:: WHAT TO WORK ON ::
Begin with the first line of the listing and quote every line through the one containing "paint_faces(FINISHED[node], material, chosen)"; give only those lines.

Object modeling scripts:
## start
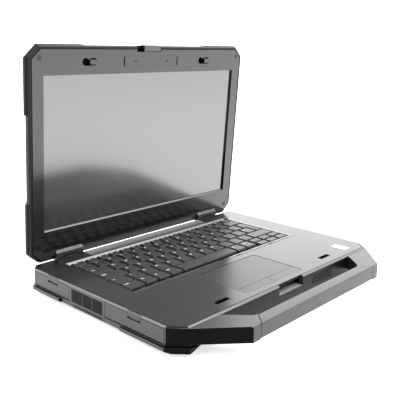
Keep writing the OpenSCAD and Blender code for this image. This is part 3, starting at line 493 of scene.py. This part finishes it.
def paint_details():
    for nodes, material, chosen in PAINTS:
        for node in nodes:
            paint_faces(FINISHED[node], material, chosen)


LEGENDS = {
    "keys_function_row": ["Esc"] + [f"F{i}" for i in range(1, 13)] + ["Prt", "Ins", "Del"],
    "keys_number_row": ["`", *"1234567890", "-", "=", "<-"],
    "keys_top_letter_row": ["->|", *"QWERTYUIOP", "[", "]"],
    "keys_home_row": ["Cap", *"ASDFGHJKL", ";", "'", "#"],
    "keys_bottom_letter_row": ["^", "\\", *"ZXCVBNM", ",", ".", "/", "^"],
    "keys_modifier_row": ["Ctrl", "Fn", "o", "Alt", "Alt", "Ctrl"],
    "keys_arrow_cluster": ["<", "-", "v", "^", ">", "+"],
    "key_enter": ["<-|"],
}
LEGEND_SIZE = 4.7 * MM
LEGEND_BOLD = 0.16 * MM
LEGEND_INSET = (3.0 * MM, 2.6 * MM)
LEGEND_RISE = 0.03 * MM


def make_legends():
    """Small printed characters at the rear left of each cap, one piece for each row of keys."""
    for node, words in LEGENDS.items():
        bm = bmesh.new()
        for word, (low, high) in zip(words, islands(node)):
            short = high.y - low.y < 11 * MM
            curve = bpy.data.curves.new("legend", "FONT")
            curve.body = word
            curve.size = LEGEND_SIZE * (0.72 if short or len(word) > 1 else 1)
            curve.offset = LEGEND_BOLD
            curve.resolution_u = 3
            text = bpy.data.objects.new("legend", curve)
            mesh = bpy.data.meshes.new_from_object(text)
            down = curve.size * 0.7 + LEGEND_INSET[1] * (0.55 if short else 1)
            mesh.transform(Matrix.Translation((low.x + LEGEND_INSET[0], high.y - down, high.z + LEGEND_RISE)))
            bm.from_mesh(mesh)
            bpy.data.objects.remove(text)
            bpy.data.curves.remove(curve)
            bpy.data.meshes.remove(mesh)
        mesh = bpy.data.meshes.new(node + "_legends")
        bm.to_mesh(mesh)
        bm.free()
        piece = new_piece(node + "_legends", mesh, BODY_OF[node], "legend_ink")


def rounded_plate(name, x0, x1, y0, y1, z, thick, radius, body, material):
    """A thin horizontal plate with round corners, such as a label."""
    bm = bmesh.new()
    bottom = []
    for cx, cy, start in ((x1 - radius, y0 + radius, -90), (x1 - radius, y1 - radius, 0),
                          (x0 + radius, y1 - radius, 90), (x0 + radius, y0 + radius, 180)):
        for step in range(7):
            a = math.radians(start + step * 15)
            bottom.append(bm.verts.new((cx + radius * math.cos(a), cy + radius * math.sin(a), z)))
    face = bm.faces.new(bottom)
    top = bmesh.ops.extrude_face_region(bm, geom=[face])
    bmesh.ops.translate(bm, verts=[v for v in top["geom"] if isinstance(v, bmesh.types.BMVert)],
                        vec=(0, 0, thick))
    bmesh.ops.recalc_face_normals(bm, faces=bm.faces)
    mesh = bpy.data.meshes.new(name)
    bm.to_mesh(mesh)
    bm.free()
    piece = new_piece(name, mesh, body, material)
    finish_mesh(piece)
    return piece


LABEL_SIZE = (13 * MM, 21 * MM)
LABEL_INSET = (25.5 * MM, 9 * MM)
LABEL_RISE = 0.01 * MM
LABEL_THICK = 0.12 * MM
LABEL_RADIUS = 1.2 * MM


def make_label():
    """A blank pale label at the deck's right front corner."""
    deck_low, deck_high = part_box("palm_rest_deck")
    x1 = deck_high.x - LABEL_INSET[0]
    y0 = deck_low.y + LABEL_INSET[1]
    piece = rounded_plate("blank_label", x1 - LABEL_SIZE[0], x1, y0, y0 + LABEL_SIZE[1],
                          deck_high.z + LABEL_RISE, LABEL_THICK, LABEL_RADIUS, "base", "label_paper")


bpy.context.scene.view_settings.view_transform = "Standard"
make_camera()
make_world()
make_floor()
make_lamp()
make_casings()
paint_details()
make_legends()
make_label()
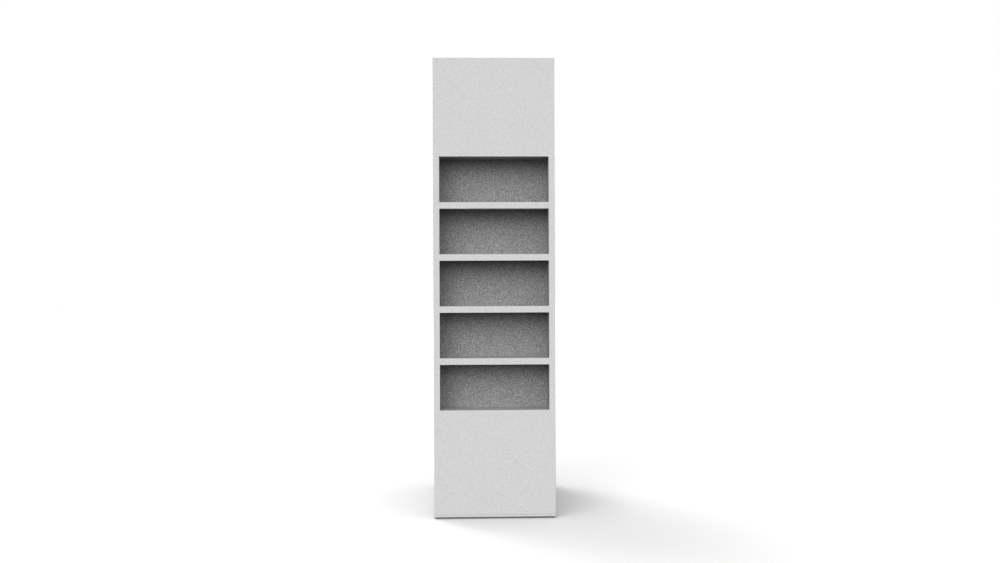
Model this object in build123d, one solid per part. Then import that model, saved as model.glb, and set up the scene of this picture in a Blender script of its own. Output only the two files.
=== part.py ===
from build123d import *

import os

# Floor display stand in folded corrugated board. Millimetres, +Z up, the shopper stands on the -Y side.
# The origin is the middle of the footprint, on the floor.

# Footprint, and the gap that shows under the sleeve
STAND_WIDTH = 400.0
STAND_DEPTH = 600.0
FLOOR_GAP = 6.0

# Front panel of the sleeve, from its top edge down
HEADER_HEIGHT = 324.0
WINDOW_COUNT = 5
WINDOW_HEIGHT = 150.0
BAND_HEIGHT = 21.0
LOWER_PANEL_HEIGHT = 350.0
STILE_WIDTH = 20.0
WINDOW_CORNER_RADIUS = 1.5

# Depth of a display bay behind the front face
BAY_DEPTH = 90.0

# Board thicknesses: double wall outside, single wall inside
SLEEVE_BOARD = 4.0
TRAY_BOARD = 4.0
CAP_BOARD = 3.0
LINER_BOARD = 3.0
SHELF_BOARD = 3.0
BRACE_BOARD = 4.0

# Scored line that runs round the sleeve just above its lower edge
SCORE_HEIGHT = 7.0
SCORE_WIDTH = 0.8
SCORE_DEPTH = 0.5

# Rounding of a fold on its outer and inner side, and the room left between pieces that slide together
CREASE_OUTER = 1.5
CREASE_INNER = 0.4
SLIDE_FIT = 0.3

# Glue laps and the walls of the trays
SLEEVE_LAP = 35.0
SLEEVE_LAP_BEVEL = 18.0
SHELF_LAP = 24.0
TRAY_WALL_HEIGHT = 110.0
TRAY_LAP = 45.0
CAP_WALL_HEIGHT = 60.0
CAP_LAP = 35.0

# Tongues on the shelf ends, which hook through slots in the liner
TONGUE_WIDTH = 22.0
TONGUE_REACH = 10.0
TONGUE_CHAMFER = 2.5
TONGUE_PITCH = 46.0

# Crossed braces in the empty body: how far behind the middle the wide one stands
WIDE_BRACE_OFFSET = 45.0

# A glued corner, named by the signs of its X and Y
REAR_RIGHT = (1, 1)
ALL_CORNERS = [(1, 1), (-1, 1), (1, -1), (-1, -1)]

# Heights
SLEEVE_BOTTOM = FLOOR_GAP
SLEEVE_HEIGHT = (
    HEADER_HEIGHT
    + WINDOW_COUNT * WINDOW_HEIGHT
    + (WINDOW_COUNT - 1) * BAND_HEIGHT
    + LOWER_PANEL_HEIGHT
)
STAND_TOP = SLEEVE_BOTTOM + SLEEVE_HEIGHT
WINDOW_PITCH = WINDOW_HEIGHT + BAND_HEIGHT
INNER_FLOOR = TRAY_BOARD
INNER_CEILING = STAND_TOP - CAP_BOARD

# Planes that the inner pieces line up with
SLEEVE_INNER_X = STAND_WIDTH / 2 - SLEEVE_BOARD
SLEEVE_INNER_Y = STAND_DEPTH / 2 - SLEEVE_BOARD
BAY_HALF_WIDTH = STAND_WIDTH / 2 - STILE_WIDTH
BAY_FRONT_Y = -SLEEVE_INNER_Y
BAY_BACK_Y = -STAND_DEPTH / 2 + BAY_DEPTH
LINER_REAR_Y = BAY_BACK_Y + LINER_BOARD


def block(x_span, y_span, z_span):
    """A square-edged block between three pairs of limits."""
    size = [high - low for low, high in (x_span, y_span, z_span)]
    middle = [(high + low) / 2 for low, high in (x_span, y_span, z_span)]
    return Pos(*middle) * Box(*size)


def window_bottom(row):
    """Height of the lower edge of a window, where row 0 is the lowest."""
    return SLEEVE_BOTTOM + LOWER_PANEL_HEIGHT + row * WINDOW_PITCH


def to_corner(shape, joint):
    """Carries a shape from the corner at +X +Y to the corner whose signs are given."""
    x_sign, y_sign = joint
    if x_sign < 0:
        shape = mirror(shape, Plane.YZ)
    if y_sign < 0:
        shape = mirror(shape, Plane.XZ)
    return shape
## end
:: RESPONSE ::
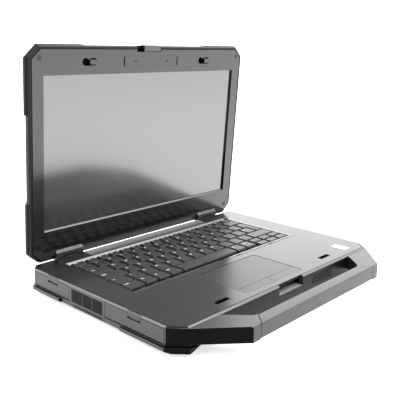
Keep writing the OpenSCAD and Blender code for this image. This is part 3, starting at line 493 of scene.py. This part finishes it.
def paint_details():
    for nodes, material, chosen in PAINTS:
        for node in nodes:
            paint_faces(FINISHED[node], material, chosen)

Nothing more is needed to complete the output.